In fact, for Linux 2.x kernel the OpenSSI
<https://sourceforge.net/projects/ssic-linux/> folks did all the kernel
work to virtualize the concept of process, which sadly never got picked up
as the kernel.org folks did not like it (a real shame IMO). BTW, one of
the neat side effects of a layer like VPROC is things like
checkpoint/restart are free -- you are just migrating a process to the
storage instead of an active processor.
Anyway, Mosix has a lot of the same types of ideas. I have much less
experience with it directly.
On Fri, Apr 02, 2021 at 09:11:47AM -0700, Larry McVoy wrote:
> > Long before Linus released Linux into the wild in 1990 for the >>386<< much
> > less any other ISA, IBM had been shipping as a product AIX/370 (and AIX/PS2
> > for the 386); which we developed at Locus for them. The user-space was
> > mostly System V, the kernel was based on BSD (4.1 originally) pluis a great
> > deal of customization, including of course the Locus OS work, which IBM
> > called TCF - the transparent computing facility.

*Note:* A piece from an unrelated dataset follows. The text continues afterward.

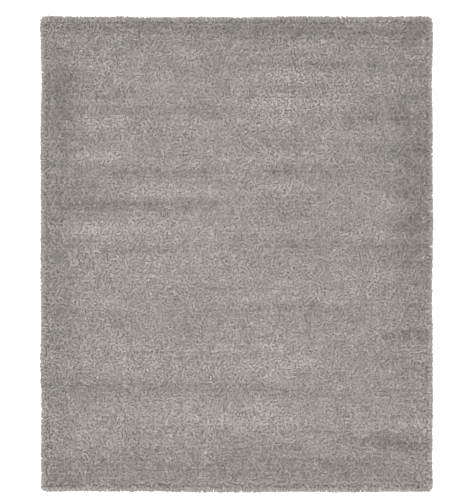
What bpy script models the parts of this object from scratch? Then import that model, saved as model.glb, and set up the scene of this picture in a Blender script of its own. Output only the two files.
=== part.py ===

It was very cool you
> > could cluster 370s and PS/2 and from >>any<< node run a program of either
> > ISA. It has been well discussed in this forum, previously.
>
> It's really a shame that TCF didn't get more widespread usage/traction.
> That's exactly what BitMover wanted to do, I wanted to scale small cheap
> SMPs in a cluster with a TCF layer on it. I gave some talks about it,
> it obviously went nowhere but might have if we had TCF as a starting
> point. TCF was cool.
(Moving this to COFF...)
Out of curiousity, how was TCF different or similar to Mosix?